9 Replies to “Looking back, two days after the demise of PAIR and EFS-Web”

  1. Thank you, Carl, for documenting the very real harms being imposed by the USPTO on patent practitioners and the IP community. Sure reeks of waste and abuse. Where is the Department of Commerce OIG?

  2. I don’t think it matters what OIG might find even if called upon to investigate. Commerce Secretary Gina Raimondo is not going to fire Director Kathi Vidal or Commissioner Vaishali Udupa. As far as priorities go, Congress has even more incompetent and dishonest people to impeach, not that that will happen either. At most there might eventually be some huffing and puffing in a congressional hearing, but in the end, no one will be held accountable.
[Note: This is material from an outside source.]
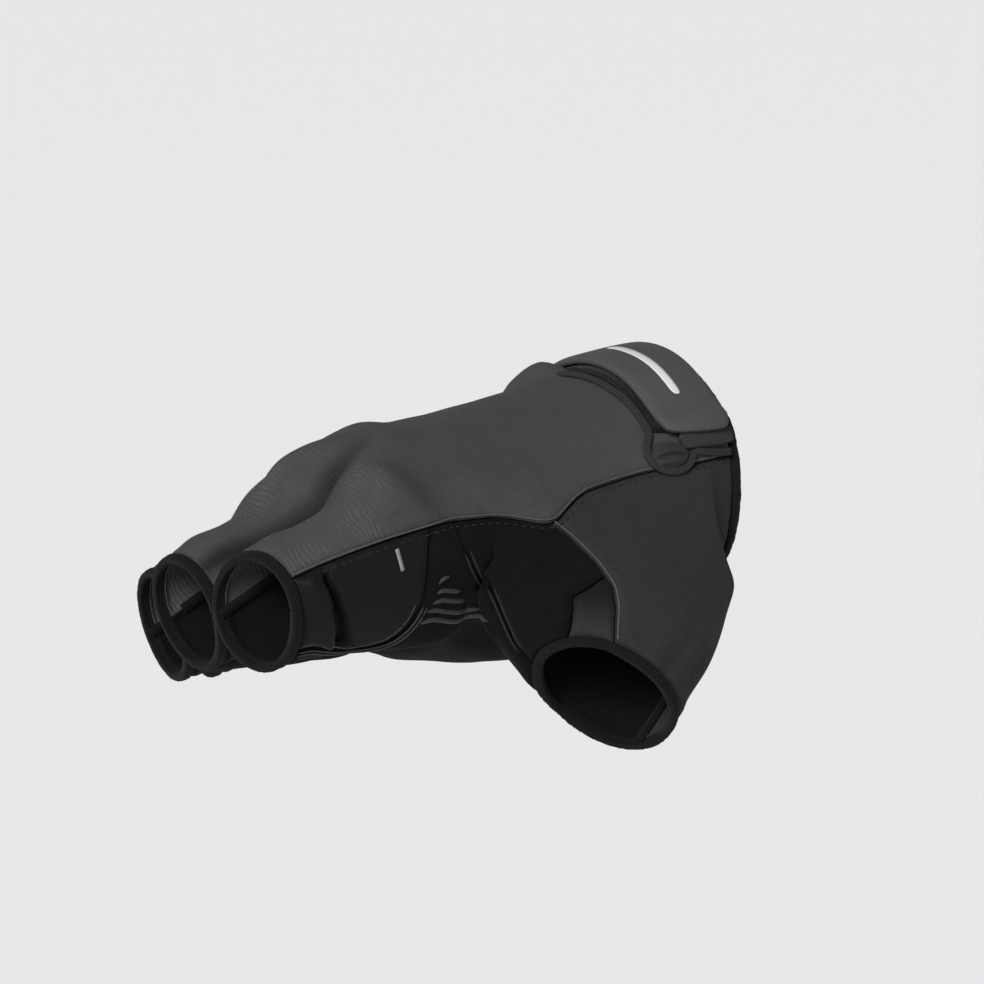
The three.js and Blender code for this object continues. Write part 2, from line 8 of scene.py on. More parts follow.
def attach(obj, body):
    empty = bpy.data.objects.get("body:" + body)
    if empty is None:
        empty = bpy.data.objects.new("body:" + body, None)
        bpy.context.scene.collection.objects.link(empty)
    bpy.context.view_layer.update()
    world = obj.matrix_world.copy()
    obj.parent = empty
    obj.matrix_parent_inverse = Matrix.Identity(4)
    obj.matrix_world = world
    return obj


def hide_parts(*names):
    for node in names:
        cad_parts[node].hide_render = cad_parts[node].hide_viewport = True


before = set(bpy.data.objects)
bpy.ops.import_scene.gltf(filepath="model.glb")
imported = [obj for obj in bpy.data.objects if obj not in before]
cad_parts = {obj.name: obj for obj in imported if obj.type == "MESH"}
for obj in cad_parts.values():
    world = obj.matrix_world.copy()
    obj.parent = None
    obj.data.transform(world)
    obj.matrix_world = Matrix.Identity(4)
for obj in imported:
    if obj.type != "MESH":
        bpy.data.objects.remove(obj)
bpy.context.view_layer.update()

# The worn form: the outer surface that all the cloth is cut from, filled out as the glove is when worn.
# It is smoothed from sections of its body, four finger stalls and thumb stall, in millimetres and degrees.
# Panels are cut from it along their seams, and each keeps a place in the cloth for its knit and grain.
BODY_COLUMNS = ("x_back", "x_palm", "sweep", "y_thumb", "y_little", "side_thumb", "side_little",
                "back_thumb", "back_mid", "back_little", "palm_thumb", "palm_mid", "palm_little", "round")
BODY_ROWS = [dict(zip(BODY_COLUMNS, row)) for row in (
    (0, 0, 0, -30.5, 29, -4, 0, 18.5, 20.5, 16.5, -26, -24, -21, 2.6),
    (-10, -10, 0, -34, 30, -6, -2, 18.2, 20.4, 16.5, -33, -29, -25, 2.5),
    (-24, -23, 0, -34.5, 33, -6, -5, 16.3, 17.9, 14.5, -37, -37, -34, 2.3),
    (-37, -34, 1, -35, 37, -6, -9, 14.9, 16.1, 11.5, -39, -42, -43, 2.3),
    (-50, -45, 2, -36, 40, -6, -13, 14, 14.2, 8, -36, -43.8, -49.3, 2.3),
    (-62, -54, 4, -37, 43, -5, -17, 13.8, 12.9, 5.5, -30, -42, -50, 2.4),
    (-73, -61, 6, -38, 45, -5, -20, 13.6, 12.4, 3.5, -26, -40.3, -49.8, 2.4),
    (-83, -67, 8, -38.5, 45, -5, -22, 13.6, 12.4, 0.5, -26, -38.6, -48.2, 2.4),
)]
FINGER_COLUMNS = ("name", "x", "y", "z", "spread", "flex", "roll", "length", "scale", "slant", "yaw")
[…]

  3. Filing a single biotech divisional application took nearly 6 hours in Patent Center today, 11/16/2023. A large part of the time sink was a sequence listing was being submitted in ST.25 format, which had been filed and accepted in the parent application before 7/1/2022. There was no drop-down description for the sequence listing text file in Patent Center. Two paralegals tried typing in the name Sequence Listing Text File, but hitting Continue left the description blank. They tried figuring out alternatives. The Sequence Listing Help Desk was closed. They tried submitting the application and the sequence listing file with a blank descriptor and got an error message.
    Then a first call was made to the EBC. After a long hold, we were told to select General Transmittal, then pick Miscellaneous Incoming Letter for the sequence listing text file. Of course, this did not work.
    A second call was made to EBC, and we were told this time to submit the application without the sequence listing, and then upload and submit the sequence listing, which the EBC person said is the procedure they were told to use. I challenge you to find that information in Patent Center. I told the paralegal to try it, since the worst-case scenario was that we would get a notice of missing parts requiring us to submit a sequence listing (an added cost), but we would not lose the filing date. Those steps did work, and the sequence listing was uploaded. BUT, the Sequence Listing Report says the sequence listing is defective because, wait for it, the sequence listing must be in ST.26 format because this application was filed today, i.e., after July 1, 2022. I expect to get a communication from the USPTO telling me the sequence listing is non-compliant and I will have to file a response saying it is compliant because it complies with the sequence listing rules for applications filed before July 1, 2022, and was also accepted as is in the parent application.
    If EFS-WEB was still up and running, this application would have been filed in under 2 hours at most.
    This one application tied up one paralegal for over six hours, a second one for an hour, and me for over two hours.
    What an incredible waste of time and resources for our firm and for everyone else struggling with Patent Center because the USPTO refused to listen to the patent community who funds the USPTO with our user fees and went ahead and shut down EFS-WEB and PAIR when Patent Center was not and is not ready for full scale use.

  4. Can’t see my correspondence – Patent Center doesn’t show it to me.

    Just tried to pay an issue fee with petition to revive. Because of all the problems I’ve heard about with PC’s online issue fee form, I decided to file a PDF of form 85-B that I filled out and save. First PC timed me out. Then when I went to pay the fees, it didn’t show the issue fee – I could only pay the petition fee, because apparently it’s not programmed to understand that one might need to pay a petition fee and an issue fee together. So I had to submit the two documents and save the acknowledgement page, then pay the petition fee and save that acknowledgement page, then go back and pay the issue fee separately and and save that acknowledgement page, then pay the issue fee and save that acknowledgement page.

    Great job, PTO.

  5. We struggled on Nov 15 to file patent appln in Patent Center. Patent Center was not accessing payment system. Finally got through on third attempt. Added 30 minutes to application filing time.

  6. I’m an examiner. We complain to OCIO constantly. Nothing happens. Few years ago some examiners got in a shouting match w/ OCIO director during a “listening session” (or whatever they are called now). Again, nothing happens. Well, one thing always happens: OCIO complains they don’t have enough money. When you guys lose service, our end usually does, too (and vice versa). But, no worries, our DEI is well-funded and doing a magical job (in fact, the DEI head here got a big bonus this year, for doing IDK what)!

    1. Hi Aaron- Thanks for letting IP practitioners know that examiners also suffer from the USPTO’s IT decisions. If it is something you could share, I’d be interesting in knowing who the DEI head is?

  7. I filed an application on Patent Center Saturday afternoon 11/18. On attempting to pay the filing fees, the system seemed to crash and failed to generate a payment acknowledgement receipt. The application never became viewable that day. So, I was unable to confirm in Patent Center whether the fees were actually paid. Fortunately, I was able to confirm by checking my credit card online, where I saw that the charge hit. So, no thanks to Patent Center, I could rest comfortably that the fees had been paid.

    I am able to see the application today, Monday, but I receive the dreaded “access error” message when I attempt to view anything in the image file wrapper. I contacted EBC, and after a lengthy hold I was informed that the only thing they can do is escalate the matter to the developers–leaving me dead in the water for viewing documents in the IFW. Sadly, this is not surprising.